One or two of the sailors made several models of ships, in their spare time, and raffled them before we landed. Some of the passengers made all sorts of toys out of bits of softwood and of course we boys tried our hands at it to. Until we saw the mate with a piece of rope in his hands, as we generally made a little disorder on the clean deck.

I remember I gave my parents a fright one night. I had fallen asleep in some corner, and father had all hands looking for me with lanterns. I am sure I got a good shaking when found. We had Christmas on board ship. I remember watching the sailors stoning raisins for the pudding. I am sure they enjoyed the change after being so long on a salt pork and hard biscuits diet.
We were 90 days on the voyage. At last we rounded the North Cape, and passed the Three Kings Islands. When we got within a few miles of Auckland, instead of employing a tug, our captain tacked backwards and forwards up the narrow harbour.
One of the sailors named "Scotty" was good at singing shanties, and when we got within a few chains of the shore, all hands passengers as well, hauled on the ropes, and around came the yards, and we off on another tack. We boys were of course on the end of the ropes, and when the signal came to pull we went head over heels. I'll never forget it.

" The Waitemata harbour, where we landed, is one of the most beautiful in the world".

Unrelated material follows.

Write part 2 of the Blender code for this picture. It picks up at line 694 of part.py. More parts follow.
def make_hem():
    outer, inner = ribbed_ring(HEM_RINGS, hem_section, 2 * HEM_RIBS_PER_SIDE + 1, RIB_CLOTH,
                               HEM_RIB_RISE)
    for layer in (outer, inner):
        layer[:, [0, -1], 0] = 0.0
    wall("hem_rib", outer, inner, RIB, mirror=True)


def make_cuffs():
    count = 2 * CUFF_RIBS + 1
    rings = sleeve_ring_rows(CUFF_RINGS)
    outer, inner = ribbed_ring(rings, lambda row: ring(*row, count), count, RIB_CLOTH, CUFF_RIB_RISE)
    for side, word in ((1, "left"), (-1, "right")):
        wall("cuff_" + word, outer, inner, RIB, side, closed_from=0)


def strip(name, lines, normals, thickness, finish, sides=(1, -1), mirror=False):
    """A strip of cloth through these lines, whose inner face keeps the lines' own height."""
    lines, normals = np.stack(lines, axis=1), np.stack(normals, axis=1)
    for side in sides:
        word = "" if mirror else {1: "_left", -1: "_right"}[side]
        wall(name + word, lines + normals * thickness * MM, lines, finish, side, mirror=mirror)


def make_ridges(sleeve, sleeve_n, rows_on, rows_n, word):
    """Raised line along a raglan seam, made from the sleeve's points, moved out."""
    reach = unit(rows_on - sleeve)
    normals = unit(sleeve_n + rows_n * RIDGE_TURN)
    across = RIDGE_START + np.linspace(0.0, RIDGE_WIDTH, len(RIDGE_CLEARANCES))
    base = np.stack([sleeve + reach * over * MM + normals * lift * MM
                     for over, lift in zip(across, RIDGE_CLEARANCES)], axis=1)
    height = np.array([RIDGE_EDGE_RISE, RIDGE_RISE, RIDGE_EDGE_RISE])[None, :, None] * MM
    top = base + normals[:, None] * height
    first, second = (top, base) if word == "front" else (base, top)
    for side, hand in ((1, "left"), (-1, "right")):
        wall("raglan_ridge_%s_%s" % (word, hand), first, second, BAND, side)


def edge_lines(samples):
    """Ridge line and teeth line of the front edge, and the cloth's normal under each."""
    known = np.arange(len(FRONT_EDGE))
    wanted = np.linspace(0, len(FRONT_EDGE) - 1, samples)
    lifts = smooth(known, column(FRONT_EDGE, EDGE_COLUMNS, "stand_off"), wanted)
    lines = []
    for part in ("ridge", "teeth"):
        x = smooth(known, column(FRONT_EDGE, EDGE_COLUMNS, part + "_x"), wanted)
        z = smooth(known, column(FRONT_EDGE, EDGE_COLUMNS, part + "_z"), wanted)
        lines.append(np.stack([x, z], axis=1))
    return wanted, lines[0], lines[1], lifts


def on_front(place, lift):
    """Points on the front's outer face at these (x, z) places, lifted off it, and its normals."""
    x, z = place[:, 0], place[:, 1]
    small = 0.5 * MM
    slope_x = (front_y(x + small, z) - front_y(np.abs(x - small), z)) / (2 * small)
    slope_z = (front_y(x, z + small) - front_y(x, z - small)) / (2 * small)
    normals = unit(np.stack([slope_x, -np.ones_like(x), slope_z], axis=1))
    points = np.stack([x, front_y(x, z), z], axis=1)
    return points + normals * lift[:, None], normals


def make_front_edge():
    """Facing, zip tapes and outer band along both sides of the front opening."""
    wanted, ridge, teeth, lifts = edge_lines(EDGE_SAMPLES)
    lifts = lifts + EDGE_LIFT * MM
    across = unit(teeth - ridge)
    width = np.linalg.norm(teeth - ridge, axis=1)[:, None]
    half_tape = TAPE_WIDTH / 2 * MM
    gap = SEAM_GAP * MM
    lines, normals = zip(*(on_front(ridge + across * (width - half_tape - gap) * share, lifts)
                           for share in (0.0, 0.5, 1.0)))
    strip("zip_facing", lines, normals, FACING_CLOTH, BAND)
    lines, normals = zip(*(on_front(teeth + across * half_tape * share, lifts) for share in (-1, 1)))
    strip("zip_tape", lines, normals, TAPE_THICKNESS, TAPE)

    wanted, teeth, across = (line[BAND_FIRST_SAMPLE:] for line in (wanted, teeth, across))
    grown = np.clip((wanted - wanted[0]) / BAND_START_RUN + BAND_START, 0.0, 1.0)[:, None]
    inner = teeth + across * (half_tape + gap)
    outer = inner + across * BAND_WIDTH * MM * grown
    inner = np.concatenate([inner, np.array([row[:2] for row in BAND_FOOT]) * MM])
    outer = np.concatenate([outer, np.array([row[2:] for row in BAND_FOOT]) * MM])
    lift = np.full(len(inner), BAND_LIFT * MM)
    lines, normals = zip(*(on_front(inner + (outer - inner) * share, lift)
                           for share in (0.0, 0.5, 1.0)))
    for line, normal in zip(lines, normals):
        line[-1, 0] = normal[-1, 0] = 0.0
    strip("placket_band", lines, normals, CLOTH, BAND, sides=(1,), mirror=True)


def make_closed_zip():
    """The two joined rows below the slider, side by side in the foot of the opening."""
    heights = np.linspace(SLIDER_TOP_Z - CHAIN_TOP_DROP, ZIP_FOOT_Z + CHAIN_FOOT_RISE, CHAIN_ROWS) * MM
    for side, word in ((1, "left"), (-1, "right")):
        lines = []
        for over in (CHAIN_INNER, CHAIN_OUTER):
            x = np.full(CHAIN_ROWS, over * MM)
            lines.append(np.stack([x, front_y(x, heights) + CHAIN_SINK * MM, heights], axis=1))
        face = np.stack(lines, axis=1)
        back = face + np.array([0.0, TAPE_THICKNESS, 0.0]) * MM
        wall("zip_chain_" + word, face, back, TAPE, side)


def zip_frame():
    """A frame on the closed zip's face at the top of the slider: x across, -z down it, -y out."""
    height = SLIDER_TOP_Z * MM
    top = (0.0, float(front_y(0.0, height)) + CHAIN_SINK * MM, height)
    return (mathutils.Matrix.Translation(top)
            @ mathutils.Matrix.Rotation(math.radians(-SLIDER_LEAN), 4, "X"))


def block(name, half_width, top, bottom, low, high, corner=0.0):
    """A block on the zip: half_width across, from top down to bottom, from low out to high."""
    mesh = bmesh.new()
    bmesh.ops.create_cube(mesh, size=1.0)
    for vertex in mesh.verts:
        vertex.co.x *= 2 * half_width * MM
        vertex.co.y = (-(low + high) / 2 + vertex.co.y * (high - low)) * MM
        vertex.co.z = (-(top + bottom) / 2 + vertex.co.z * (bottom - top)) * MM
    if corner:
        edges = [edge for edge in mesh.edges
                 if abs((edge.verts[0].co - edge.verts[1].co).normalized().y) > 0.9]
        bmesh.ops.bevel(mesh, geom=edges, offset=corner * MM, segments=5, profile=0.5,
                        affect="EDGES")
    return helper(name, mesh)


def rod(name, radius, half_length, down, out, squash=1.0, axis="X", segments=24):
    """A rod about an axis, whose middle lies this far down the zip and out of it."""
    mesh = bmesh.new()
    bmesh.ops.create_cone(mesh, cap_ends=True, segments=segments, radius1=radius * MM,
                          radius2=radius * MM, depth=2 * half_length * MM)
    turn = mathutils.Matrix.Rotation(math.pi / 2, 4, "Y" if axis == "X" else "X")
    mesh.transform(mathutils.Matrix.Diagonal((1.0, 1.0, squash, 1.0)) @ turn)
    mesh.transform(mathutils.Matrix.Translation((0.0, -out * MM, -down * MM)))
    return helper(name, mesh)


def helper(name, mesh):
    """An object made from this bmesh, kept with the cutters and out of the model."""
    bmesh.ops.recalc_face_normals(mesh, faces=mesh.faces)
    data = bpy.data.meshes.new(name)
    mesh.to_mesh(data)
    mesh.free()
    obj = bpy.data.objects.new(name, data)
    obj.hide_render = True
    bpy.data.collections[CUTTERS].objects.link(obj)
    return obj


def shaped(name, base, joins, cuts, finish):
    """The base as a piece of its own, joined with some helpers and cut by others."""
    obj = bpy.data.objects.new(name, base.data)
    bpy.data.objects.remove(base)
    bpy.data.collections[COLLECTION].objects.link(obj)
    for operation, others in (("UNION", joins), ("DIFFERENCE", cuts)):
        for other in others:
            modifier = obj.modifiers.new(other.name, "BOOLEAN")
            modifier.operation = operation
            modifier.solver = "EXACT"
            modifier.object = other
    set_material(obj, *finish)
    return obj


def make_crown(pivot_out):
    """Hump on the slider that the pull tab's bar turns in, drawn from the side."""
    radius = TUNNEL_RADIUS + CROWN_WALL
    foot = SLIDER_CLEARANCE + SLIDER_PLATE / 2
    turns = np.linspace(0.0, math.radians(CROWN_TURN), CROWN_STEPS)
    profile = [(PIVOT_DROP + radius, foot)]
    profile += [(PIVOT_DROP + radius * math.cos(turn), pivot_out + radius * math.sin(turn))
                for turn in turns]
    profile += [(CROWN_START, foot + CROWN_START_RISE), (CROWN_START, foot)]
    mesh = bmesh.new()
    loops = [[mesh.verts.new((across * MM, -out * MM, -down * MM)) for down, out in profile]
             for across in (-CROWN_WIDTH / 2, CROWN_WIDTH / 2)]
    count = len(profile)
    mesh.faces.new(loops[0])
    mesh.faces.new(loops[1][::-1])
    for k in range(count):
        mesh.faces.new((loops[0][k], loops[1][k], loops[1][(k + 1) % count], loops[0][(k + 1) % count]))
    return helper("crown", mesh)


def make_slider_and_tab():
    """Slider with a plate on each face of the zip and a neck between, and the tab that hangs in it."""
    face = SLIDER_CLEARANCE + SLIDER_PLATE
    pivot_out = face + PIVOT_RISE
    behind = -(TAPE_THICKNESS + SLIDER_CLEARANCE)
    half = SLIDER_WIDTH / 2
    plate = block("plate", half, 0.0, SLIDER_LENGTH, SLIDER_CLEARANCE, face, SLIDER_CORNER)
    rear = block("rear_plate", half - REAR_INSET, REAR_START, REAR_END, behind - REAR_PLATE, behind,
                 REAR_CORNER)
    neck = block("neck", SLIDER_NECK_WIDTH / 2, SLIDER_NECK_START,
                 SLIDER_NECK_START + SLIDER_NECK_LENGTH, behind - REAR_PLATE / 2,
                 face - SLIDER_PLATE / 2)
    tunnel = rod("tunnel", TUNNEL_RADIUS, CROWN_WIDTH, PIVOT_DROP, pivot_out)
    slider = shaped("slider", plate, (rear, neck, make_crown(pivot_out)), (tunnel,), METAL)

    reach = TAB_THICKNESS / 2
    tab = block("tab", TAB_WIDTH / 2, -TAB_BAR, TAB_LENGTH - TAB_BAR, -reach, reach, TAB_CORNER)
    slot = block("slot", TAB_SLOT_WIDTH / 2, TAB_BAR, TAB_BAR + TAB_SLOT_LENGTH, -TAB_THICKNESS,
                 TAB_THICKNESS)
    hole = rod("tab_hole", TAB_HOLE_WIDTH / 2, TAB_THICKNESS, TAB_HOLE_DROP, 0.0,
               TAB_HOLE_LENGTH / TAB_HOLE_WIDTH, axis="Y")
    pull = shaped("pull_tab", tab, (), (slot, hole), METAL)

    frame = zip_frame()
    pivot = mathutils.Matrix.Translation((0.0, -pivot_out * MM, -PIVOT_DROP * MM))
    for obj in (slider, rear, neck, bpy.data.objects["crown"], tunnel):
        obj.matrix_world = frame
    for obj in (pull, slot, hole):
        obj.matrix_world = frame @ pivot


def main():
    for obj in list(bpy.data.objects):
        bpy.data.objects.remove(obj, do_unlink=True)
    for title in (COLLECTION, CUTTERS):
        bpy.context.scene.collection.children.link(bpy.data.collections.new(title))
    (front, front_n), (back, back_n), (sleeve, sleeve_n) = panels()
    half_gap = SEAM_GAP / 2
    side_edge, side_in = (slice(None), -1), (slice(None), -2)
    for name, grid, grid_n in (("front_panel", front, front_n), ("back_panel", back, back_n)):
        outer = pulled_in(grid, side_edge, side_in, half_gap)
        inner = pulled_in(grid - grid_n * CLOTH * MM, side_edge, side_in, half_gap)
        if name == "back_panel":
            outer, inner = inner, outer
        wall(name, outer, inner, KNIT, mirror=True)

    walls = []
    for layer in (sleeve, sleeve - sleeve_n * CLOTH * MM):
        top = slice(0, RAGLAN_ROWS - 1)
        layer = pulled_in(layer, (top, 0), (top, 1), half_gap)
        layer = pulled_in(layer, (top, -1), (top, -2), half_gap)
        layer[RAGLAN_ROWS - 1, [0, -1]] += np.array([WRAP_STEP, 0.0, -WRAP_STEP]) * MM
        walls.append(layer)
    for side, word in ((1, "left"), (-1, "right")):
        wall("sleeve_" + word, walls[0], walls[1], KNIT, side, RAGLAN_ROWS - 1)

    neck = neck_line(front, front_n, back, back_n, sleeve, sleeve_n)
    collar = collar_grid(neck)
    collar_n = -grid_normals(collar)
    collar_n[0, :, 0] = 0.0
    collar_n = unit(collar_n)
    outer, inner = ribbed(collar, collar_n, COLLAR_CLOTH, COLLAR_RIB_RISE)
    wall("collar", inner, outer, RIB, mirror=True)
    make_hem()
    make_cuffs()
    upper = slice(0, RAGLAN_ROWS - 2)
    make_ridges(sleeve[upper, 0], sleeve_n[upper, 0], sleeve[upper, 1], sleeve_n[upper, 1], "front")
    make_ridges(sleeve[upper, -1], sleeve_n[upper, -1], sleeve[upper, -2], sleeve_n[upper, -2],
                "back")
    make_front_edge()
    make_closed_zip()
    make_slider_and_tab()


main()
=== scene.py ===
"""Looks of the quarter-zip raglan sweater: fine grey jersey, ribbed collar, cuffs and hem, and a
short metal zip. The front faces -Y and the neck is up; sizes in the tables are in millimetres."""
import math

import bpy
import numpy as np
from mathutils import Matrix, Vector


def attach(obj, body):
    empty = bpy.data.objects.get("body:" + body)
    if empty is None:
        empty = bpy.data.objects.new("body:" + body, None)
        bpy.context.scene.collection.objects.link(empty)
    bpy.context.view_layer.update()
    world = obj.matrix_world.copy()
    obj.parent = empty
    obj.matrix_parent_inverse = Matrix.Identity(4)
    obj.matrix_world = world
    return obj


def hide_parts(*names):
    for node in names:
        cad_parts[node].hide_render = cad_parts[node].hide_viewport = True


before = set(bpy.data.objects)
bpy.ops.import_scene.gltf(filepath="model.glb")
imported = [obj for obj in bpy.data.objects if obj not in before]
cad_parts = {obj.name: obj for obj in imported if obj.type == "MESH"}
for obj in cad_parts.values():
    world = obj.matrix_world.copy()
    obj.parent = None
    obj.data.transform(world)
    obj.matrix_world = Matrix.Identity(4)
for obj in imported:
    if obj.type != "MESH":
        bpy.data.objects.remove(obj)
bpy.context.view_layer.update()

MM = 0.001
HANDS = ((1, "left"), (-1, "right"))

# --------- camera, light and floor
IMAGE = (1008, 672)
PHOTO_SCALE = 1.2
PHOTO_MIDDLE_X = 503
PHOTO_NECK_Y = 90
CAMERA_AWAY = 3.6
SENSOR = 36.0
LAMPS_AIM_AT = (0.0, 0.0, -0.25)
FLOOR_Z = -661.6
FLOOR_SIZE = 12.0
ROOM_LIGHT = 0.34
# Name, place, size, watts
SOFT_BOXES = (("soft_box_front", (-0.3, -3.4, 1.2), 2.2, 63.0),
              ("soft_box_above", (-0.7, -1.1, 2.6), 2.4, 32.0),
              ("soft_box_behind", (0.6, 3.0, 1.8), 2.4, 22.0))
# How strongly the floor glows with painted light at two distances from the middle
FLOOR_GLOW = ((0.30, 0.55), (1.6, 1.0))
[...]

Kate Dowling [nee CORBETT] gave birth to a daughter Sarah Ellen Dowling on the 16th December 1874 on board Diharrie at sea. She also lost her husband Martin DOWLING and son James DOWLING buried at sea in mid Atlantic on the voyage. Sarah Ellen died 30th April 1875. Kate married Robert Campbell four months later. There was a Robert Campbell of the correct age also a passenger on the voyage of the Dilharree.

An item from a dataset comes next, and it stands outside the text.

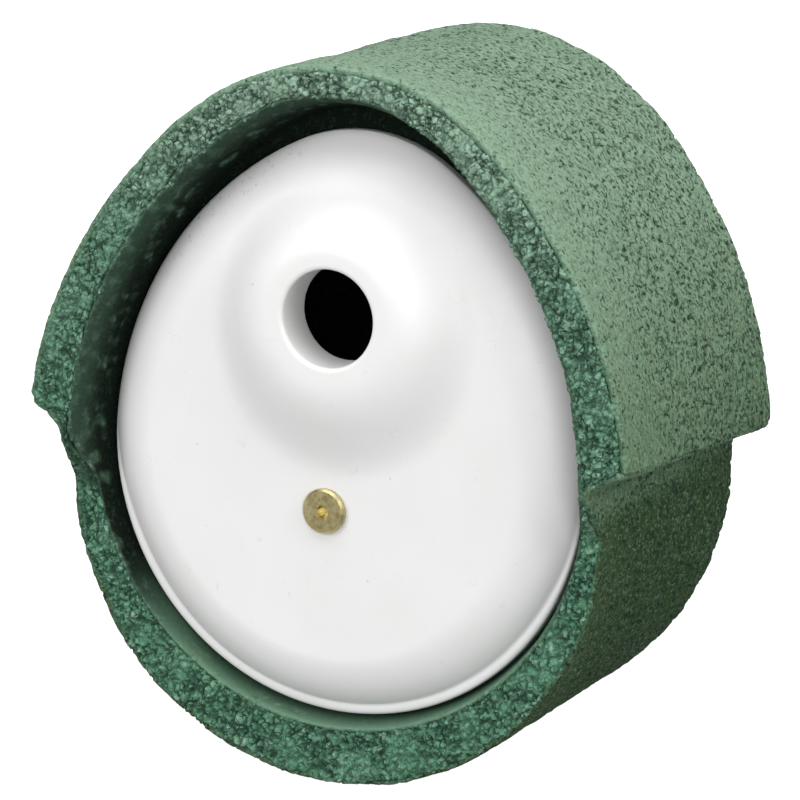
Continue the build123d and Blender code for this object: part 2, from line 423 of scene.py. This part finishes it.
def make_casting():
    """The casting with a crumbly front ring, a pitted skin and worn edges.

    Points move by up to a few millimetres and stay inside the CAD casting's box."""
    mesh = joined_casting()
    mesh.name = "shell_casting"
    edges = read_edges(mesh)
    sharp = read_points(mesh)
    slightly = spread(sharp, edges, EDGE_ROUNDS)
    rounded = spread(slightly, edges, FRONT_EDGE_ROUNDS)
    at_front = ramp(FRONT_EDGE_MM - (sharp[:, 1] - roof_front) / MM, 0, 8)
    softened = slightly + (rounded - slightly) * at_front[:, None]
    margin = HANGER_MARGIN_MM * MM
    low = np.array([hanger_low.x, hanger_low.z]) - margin
    high = np.array([hanger_high.x, hanger_high.z]) + margin
    by_hanger = np.all((sharp[:, ::2] > low) & (sharp[:, ::2] < high), axis=1)
    by_hanger &= sharp[:, 1] > hanger_low.y - HANGER_POCKET_MM * MM
    points = np.where(by_hanger[:, None], sharp, softened)
    mesh.vertices.foreach_set("co", points.ravel())
    mesh.update()
    normals = read_normals(mesh)
    mm = points / MM
    convex = np.einsum("ij,ij->i", sharp - rounded, normals) / MM
    edge_wear = ramp(convex, 0.3, 1.3)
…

After 3 months living in Auckland the Henry family moved on to Australia and settled in Gippsland Victoria.


Originally a full-rigged ship built for trooping to India, the DILHAREE, a composite-built vessel of 1293 tons, was rigged as a barque, when it came to New Zealand in 1874 and 1875 under Captain R. McNeilly. She was a well-found craft, and was pronounced admirably suited for carrying immigrants, as she had very roomy accommodation, having been built for a troopship. She belonged to Messrs. J. Lidgett and Sons, London. The first port she visited in New Zealand was Lyttleton. Leaving Plymouth on December 12, 1873, with 300 immigrants and 15 cabin passengers, she made Lyttleton on March 11, 1874, a passage of 89 days.

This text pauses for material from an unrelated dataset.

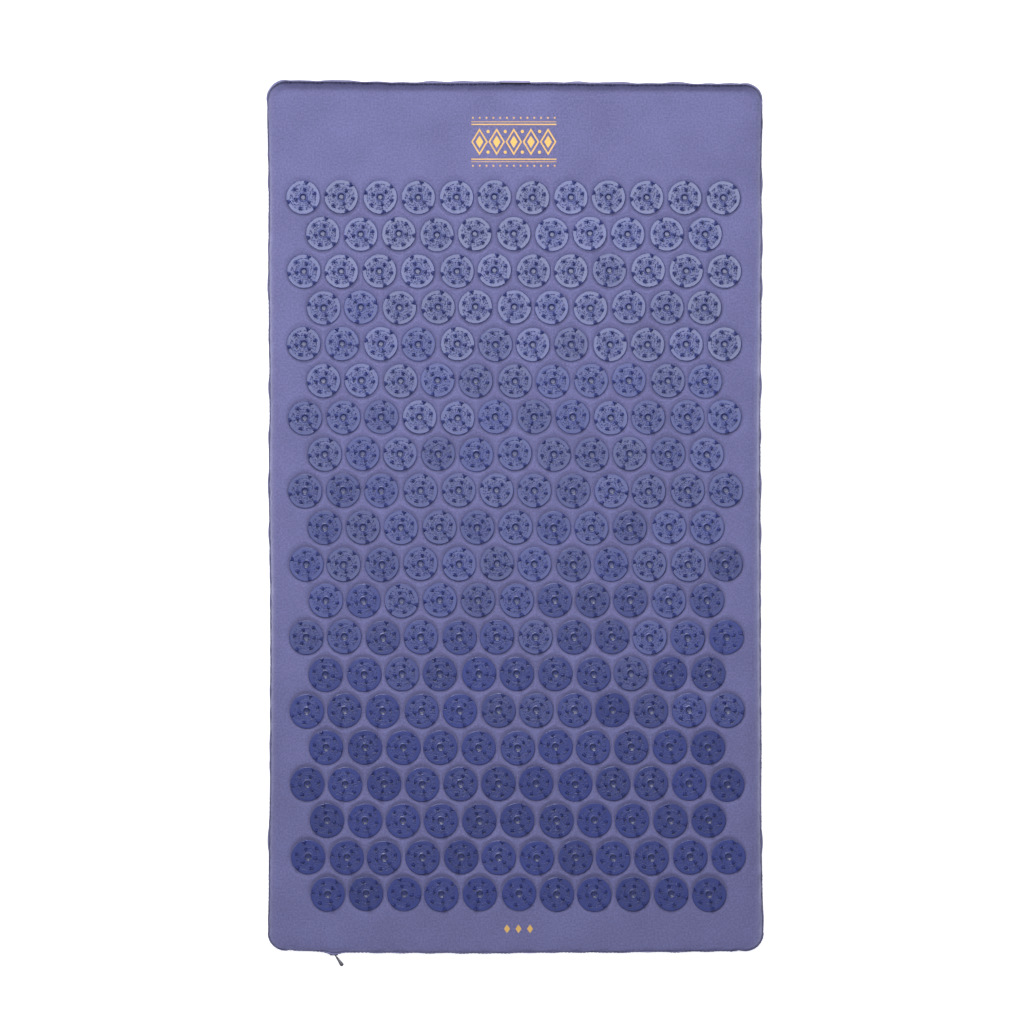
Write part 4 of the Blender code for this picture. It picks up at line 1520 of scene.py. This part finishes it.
class MATPIECES_OT_make_print(bpy.types.Operator):
    """Print a plain gold border of lozenges at the head end and three small lozenges at the foot end."""

    bl_idname = "matpieces.make_print"
    bl_label = "Make the gold print"

    def execute(self, context):
        sizes = context.scene.mat_print
        top = bpy.data.objects["cover_top_cloth"]
        surface = BVHTree.FromPolygons(
            [v.co for v in top.data.vertices], [tuple(p.vertices) for p in top.data.polygons]
        )
        gold = gold_finish(sizes)
        centre_x, centre_y = BORDER_CENTRE
        pitch = BORDER_PITCH
        shapes = []
        for k in range(-2, 3):
            x = centre_x + k * pitch
            outer, inner, core = (
                moved(lozenge(width, height), x, centre_y) for width, height in BORDER_LOZENGES
            )
            shapes += [(outer, inner), (core, None)]
        for k in range(-2, 2):
            for side in (-1, 1):
                x = centre_x + (k + 0.5) * pitch
                shapes.append((dot(x, centre_y + side * 0.0088, 0.0014), None))
        for side in (-1, 1):
            for shift, width in ((0.0148, 0.0010), (0.0170, 0.0005)):
                y = centre_y + side * shift
                shapes.append((bar(centre_x - 0.0362, centre_x + 0.0362, y, width, 24), None))
            for k in range(-6, 7):
                shapes.append((dot(centre_x + k * 0.0058, centre_y + side * 0.0204, 0.0008, 8), None))
        head = print_object("gold_border_head", shapes, surface, sizes.ink_height)
        shapes = [
            (moved(lozenge(0.0052, 0.0074), 0.0030 + k * 0.0098, -0.3510), None) for k in (-1, 0, 1)
        ]
        foot = print_object("gold_lozenges_foot", shapes, surface, sizes.ink_height)
        for piece in (head, foot):
            dress(piece, gold)
        made["print"] = [head, foot]
        return {"FINISHED"}


# The folded label's path: steps out and up from the seam, or from the side's widest line
LABEL_PATH = (
    ("seam", 0.0002, 0.0002), ("seam", 0.0011, 0.0016), ("seam", 0.0024, 0.0012),
    ("side", 0.0002, 0.0001), ("side", 0.0007, -0.0024), ("side", 0.0009, -0.0052),
    ("side", 0.0009, -0.0076), ("side", 0.0008, -0.0086), ("side", 0.0005, -0.0085),
    ("side", 0.0004, -0.0074), ("side", 0.0004, -0.0050), ("side", 0.0002, -0.0026),
    ("side", -0.0004, -0.0004), ("seam", 0.0018, 0.0009), ("seam", 0.0006, -0.0001),
)


class MATPIECES_OT_make_label(bpy.types.Operator):
    """Make the blank ribbon label, folded over at the head seam."""

    bl_idname = "matpieces.make_label"
    bl_label = "Make the label"

    def execute(self, context):
        low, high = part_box("side_label")
        ring = made["cover"]["rows"][:, : made["cover"]["band_count"]]
        seam = ring[0]
        near = np.abs(seam[:, 0]) + np.where(seam[:, 1] > 0.3, 0, 10)
        section = ring[:, int(near.argmin())]
        seam_y, seam_z = section[0, 1], section[0, 2]
        wide_y = section[:, 1].max()
        starts = {"seam": seam_y, "side": wide_y}
        path = [Vector((0, starts[start] + out, seam_z + up)) for start, out, up in LABEL_PATH]
        fine = []
        for first, second in zip(path, path[1:]):
            fine += [first, (first + second) / 2]
        fine.append(path[-1])
        columns = 14
        xs = np.linspace(low.x, high.x, columns)
        grid = np.array([[(x, p.y, p.z) for x in xs] for p in fine])
        grid[..., 1] += ripples(grid[..., 0], grid[..., 2], 45, 9.1) * 0.00012
        faces = grid_faces(numbered(*grid.shape[:2]), flip=True)
        label = mesh_object("side_label_ribbon", grid.reshape(-1, 3), faces, 180)
        length = along(grid[:, columns // 2])
        weave_uv(label, length, xs)
        modifier = label.modifiers.new("Thickness", "SOLIDIFY")
        modifier.thickness = 0.00028
        modifier.offset = 0
        dress(label, ribbon_finish(context.scene.mat_print), ["side_label"])
        return {"FINISHED"}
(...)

On January 16, 1875, she arrived at Auckland from London, the passage having taken 105 days from the docks, or 93 from the Lizard. On this occasion she brought out 375 Government immigrants. While becalmed for several days early in November off the Cape Verde Islands the ship had plenty of company, there being no less than sixteen other sailing vessels within sight.

The fleet of John Lidgett of London was very well known in the Colonies during the late seventies. Most of his early ships were composite built, to the highest class, by Thames-side firms whose very names are now forgotten.

They were intended for trooping to India and five of them had Hindustani names beginning with DIL, the word for "heart" - the DILHAREE, for instance, meaning "Heart's Delight". John Lidgett was a very strict Methodist and he acted up to his religion. His ships were well found, his men were well treated and his officers were paid the highest rate of wages and a bit over. When the trooping to India was taken from sailing ships, John Lidgett put his ships into the booming emigrant trade to Australia and New Zealand.

The smallest ship in the fleet was the DILPUSSUND 625 tons, built in 1864 by Lungley of London; then came the DILKHOOSH, 816 tons, built in the same year and the COLUMBUS of 744 tons built in 1865. The rest of the ships built in 1865 were 1200 tons and over; these were DILAWUR, DILBITUR, DILHAREE and MICHAEL ANGELO. The little COLUMBUS made a very fast voyage to Dunedin in 1874, but the MICHAEL ANGELO, built by Connell, was probably the clipper of the fleet.

In 1873 she went out to Port Chalmers in 88 days and in 1875 to Nelson from London Docks in 81 days. John Lidgett began selling his smaller ships in the early eighties and the first to go was the DILHAREE which was lost about 1879-80.


The Dilharree a British bark, 1,293 tons, met disaster while outbound from the Columbia bar in tow of two bar tugs. She carried a full grain cargo from Portland destined for Queenstown, N.S.W. In transit, the bark veered toward the shore and ran aground on the tip of Peacock Spit, March 10, 1880.

The two tugs and a revenue cutter tried in vain to pull her to safety, but under her heavy load the vessel refused to oblige. The crew abandoned, and after a narrow escape in the boats was rescued. The composite vessel was valued at $65,000 and the cargo at $78,00O. The respective skippers of the tugs were exonerated of blame when it was learned that the bark had failed to answer to her helm after the steering mechanism became jammed.
The vessel was owned by John Lidgett, of London, and all the ships of his fleet had name prefixes beginning with Dil, a hindustania word meaning heart. The name Dilharree, for instance, meant Heart's Delight. James Gibbs, Pacific Graveyard. Portland: Binfords and Mort, 1950, p. 153-190.